Moving from InnoDB to MyRocks required a "shadow" testing framework that captured production traffic and replayed them in test instances. But this process wasn't foolproof; it missed issues such as how MyRocks would handle transaction write deadlocks. The moral of the story is that while you can simulate some scenarios, in some cases, the bugs won't show up until after the fact, and you should build in after-the-fact fixes into any migration and testing plan.

Because of all the expected and unexpected compatibility issues, Facebook played it very cautiously when it came to moving data. Instead of the customary process of replicating tables or SQL statements, Facebook went row by row – a very painstaking process. The need for such drastic action was driven by the large portfolio of apps, and the likelihood of encountering interdependencies: some data that might be used by Application A may have been derived as a result of processing by Application B.

The unsurprising lesson is that migration of enterprise databases are rarely trivial.

It's a lot of the reason that Facebook took a path that is commonplace for large enterprises to hold off until absolutely necessary, and because that meant skipping an intermediate version upgrade, it paid a price. It drove Larry to pose the question in his piece about whether all the effort was worth it.

The question is whether these headaches could be avoided or minimized in the future, when say, there is a MySQL 9.0. One answer – if you're not Facebook – is moving to cloud Database-as-a-Service DBaaS), where cloud vendors continually keep the version current and supposedly insulate customers from underlying platform changes.
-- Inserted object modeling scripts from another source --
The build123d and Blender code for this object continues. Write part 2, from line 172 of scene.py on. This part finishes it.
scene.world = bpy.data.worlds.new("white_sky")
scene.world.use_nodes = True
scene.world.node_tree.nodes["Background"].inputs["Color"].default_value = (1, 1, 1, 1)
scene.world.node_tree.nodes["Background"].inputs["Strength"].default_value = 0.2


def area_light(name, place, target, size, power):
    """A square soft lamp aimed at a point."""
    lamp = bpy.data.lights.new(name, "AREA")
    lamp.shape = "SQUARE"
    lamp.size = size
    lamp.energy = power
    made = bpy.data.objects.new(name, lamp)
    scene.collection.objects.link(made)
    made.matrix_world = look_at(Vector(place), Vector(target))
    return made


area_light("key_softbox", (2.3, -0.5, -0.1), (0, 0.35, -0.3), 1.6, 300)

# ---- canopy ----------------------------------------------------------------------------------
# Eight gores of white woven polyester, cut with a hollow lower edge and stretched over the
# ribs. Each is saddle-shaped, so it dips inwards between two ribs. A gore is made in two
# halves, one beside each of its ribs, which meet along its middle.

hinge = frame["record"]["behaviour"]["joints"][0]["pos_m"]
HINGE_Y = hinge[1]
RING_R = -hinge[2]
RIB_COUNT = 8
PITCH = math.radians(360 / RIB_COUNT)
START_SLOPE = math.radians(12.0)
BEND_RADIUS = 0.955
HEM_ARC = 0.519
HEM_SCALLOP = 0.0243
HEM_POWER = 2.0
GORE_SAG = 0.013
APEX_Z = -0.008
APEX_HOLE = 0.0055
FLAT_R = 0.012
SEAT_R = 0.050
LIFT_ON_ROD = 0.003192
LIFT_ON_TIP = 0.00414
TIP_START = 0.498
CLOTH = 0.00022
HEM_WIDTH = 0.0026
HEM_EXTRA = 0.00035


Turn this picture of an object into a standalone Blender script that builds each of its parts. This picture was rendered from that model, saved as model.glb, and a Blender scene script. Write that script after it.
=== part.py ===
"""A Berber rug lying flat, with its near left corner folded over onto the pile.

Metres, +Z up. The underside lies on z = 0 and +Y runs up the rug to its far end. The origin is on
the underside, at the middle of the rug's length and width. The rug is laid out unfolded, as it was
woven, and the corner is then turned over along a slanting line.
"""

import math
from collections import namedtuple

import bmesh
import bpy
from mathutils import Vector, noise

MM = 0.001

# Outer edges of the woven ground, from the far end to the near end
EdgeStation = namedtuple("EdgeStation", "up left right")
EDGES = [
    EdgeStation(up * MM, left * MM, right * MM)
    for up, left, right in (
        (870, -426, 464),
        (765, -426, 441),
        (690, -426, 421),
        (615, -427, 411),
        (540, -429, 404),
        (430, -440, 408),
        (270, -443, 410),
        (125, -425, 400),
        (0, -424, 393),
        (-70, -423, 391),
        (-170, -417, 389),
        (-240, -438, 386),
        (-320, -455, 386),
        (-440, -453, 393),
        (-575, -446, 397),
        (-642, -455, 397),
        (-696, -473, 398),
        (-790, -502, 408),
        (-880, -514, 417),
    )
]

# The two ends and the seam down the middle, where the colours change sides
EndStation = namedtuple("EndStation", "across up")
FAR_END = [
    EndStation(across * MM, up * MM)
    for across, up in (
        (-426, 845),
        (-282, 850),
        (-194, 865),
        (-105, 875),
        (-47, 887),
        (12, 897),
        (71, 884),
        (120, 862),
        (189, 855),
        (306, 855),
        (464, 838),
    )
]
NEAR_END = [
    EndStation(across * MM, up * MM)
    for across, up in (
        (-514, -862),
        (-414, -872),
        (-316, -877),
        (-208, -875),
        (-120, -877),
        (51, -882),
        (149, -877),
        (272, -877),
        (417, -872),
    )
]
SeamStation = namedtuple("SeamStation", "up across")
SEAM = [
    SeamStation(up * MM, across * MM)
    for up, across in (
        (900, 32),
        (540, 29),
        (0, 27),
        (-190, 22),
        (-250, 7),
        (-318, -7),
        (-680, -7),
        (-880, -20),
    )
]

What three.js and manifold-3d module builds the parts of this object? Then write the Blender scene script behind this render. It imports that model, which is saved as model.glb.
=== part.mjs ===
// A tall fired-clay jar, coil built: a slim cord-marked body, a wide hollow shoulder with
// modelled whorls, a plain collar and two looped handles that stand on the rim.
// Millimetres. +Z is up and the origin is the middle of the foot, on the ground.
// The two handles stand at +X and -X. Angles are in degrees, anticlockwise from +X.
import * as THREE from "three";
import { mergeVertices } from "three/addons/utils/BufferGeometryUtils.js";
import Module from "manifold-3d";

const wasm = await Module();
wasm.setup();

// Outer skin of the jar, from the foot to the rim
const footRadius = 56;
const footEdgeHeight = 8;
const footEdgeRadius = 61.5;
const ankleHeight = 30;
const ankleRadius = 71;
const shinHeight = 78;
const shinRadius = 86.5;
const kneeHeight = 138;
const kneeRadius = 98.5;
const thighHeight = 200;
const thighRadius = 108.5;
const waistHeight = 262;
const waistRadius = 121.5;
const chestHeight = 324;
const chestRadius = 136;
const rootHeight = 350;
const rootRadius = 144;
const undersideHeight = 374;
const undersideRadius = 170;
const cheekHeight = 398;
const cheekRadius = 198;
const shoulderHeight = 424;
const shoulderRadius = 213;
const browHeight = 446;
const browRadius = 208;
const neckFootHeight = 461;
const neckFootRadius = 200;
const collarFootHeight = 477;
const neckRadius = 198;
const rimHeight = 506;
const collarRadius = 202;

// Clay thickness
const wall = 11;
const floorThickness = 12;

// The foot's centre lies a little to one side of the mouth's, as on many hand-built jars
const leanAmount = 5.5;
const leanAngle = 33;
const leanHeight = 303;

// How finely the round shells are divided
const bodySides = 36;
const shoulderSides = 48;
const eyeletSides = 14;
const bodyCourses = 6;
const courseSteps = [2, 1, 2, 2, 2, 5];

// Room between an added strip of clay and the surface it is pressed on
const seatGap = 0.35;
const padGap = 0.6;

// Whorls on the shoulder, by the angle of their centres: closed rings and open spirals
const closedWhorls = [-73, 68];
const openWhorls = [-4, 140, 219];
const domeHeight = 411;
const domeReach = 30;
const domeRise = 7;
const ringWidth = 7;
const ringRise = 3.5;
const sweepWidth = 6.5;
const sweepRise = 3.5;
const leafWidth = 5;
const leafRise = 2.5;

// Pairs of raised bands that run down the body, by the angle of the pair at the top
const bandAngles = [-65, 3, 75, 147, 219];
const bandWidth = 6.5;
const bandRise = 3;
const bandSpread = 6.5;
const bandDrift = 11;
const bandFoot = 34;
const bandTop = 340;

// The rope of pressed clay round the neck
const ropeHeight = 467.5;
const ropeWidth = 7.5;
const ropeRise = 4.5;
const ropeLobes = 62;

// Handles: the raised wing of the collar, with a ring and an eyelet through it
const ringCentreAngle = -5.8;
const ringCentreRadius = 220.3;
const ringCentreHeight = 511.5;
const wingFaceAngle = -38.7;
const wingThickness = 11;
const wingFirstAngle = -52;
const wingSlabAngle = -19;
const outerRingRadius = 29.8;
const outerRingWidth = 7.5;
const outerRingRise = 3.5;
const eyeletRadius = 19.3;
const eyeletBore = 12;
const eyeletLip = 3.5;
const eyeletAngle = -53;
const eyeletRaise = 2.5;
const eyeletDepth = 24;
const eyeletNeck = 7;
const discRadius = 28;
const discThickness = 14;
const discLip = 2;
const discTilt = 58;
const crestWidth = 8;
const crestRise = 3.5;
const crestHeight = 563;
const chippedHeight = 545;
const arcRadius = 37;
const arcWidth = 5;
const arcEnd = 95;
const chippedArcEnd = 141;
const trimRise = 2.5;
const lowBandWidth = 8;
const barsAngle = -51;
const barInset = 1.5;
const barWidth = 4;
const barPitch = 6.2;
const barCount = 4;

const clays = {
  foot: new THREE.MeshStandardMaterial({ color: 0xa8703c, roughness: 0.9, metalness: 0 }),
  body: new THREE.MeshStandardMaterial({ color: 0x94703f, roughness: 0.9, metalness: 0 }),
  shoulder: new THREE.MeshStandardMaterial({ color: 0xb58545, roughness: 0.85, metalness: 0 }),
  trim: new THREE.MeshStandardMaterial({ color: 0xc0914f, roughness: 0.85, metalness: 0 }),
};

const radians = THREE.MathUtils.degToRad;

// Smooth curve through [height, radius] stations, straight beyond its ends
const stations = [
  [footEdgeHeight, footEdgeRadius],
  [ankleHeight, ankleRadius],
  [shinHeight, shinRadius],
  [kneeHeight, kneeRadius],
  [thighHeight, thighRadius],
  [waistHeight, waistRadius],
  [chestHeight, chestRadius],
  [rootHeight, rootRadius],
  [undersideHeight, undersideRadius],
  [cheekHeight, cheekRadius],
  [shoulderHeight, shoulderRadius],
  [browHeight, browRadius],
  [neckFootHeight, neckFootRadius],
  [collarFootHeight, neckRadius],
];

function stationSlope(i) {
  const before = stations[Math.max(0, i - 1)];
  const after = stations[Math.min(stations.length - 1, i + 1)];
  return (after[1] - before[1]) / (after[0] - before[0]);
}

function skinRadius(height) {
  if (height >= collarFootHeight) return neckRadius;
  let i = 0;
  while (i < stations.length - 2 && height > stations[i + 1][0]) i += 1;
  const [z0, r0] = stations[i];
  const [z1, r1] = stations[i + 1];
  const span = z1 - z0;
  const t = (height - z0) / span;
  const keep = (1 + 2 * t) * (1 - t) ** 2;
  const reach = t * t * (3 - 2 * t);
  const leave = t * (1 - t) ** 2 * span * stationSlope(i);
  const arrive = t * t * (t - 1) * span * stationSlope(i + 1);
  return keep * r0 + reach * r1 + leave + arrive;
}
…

But if you're still trying this at home, Larry hinted at the answer: Start planning now for that eventuality. More specifically, do the dot release upgrades, but maybe in the long run, start to abstract customizations using APIs, if possible. Maybe in the future, machine learning could provide an assist to predict where compatibility issues could arise, but this is certainly one instance where human intuition must remain in control.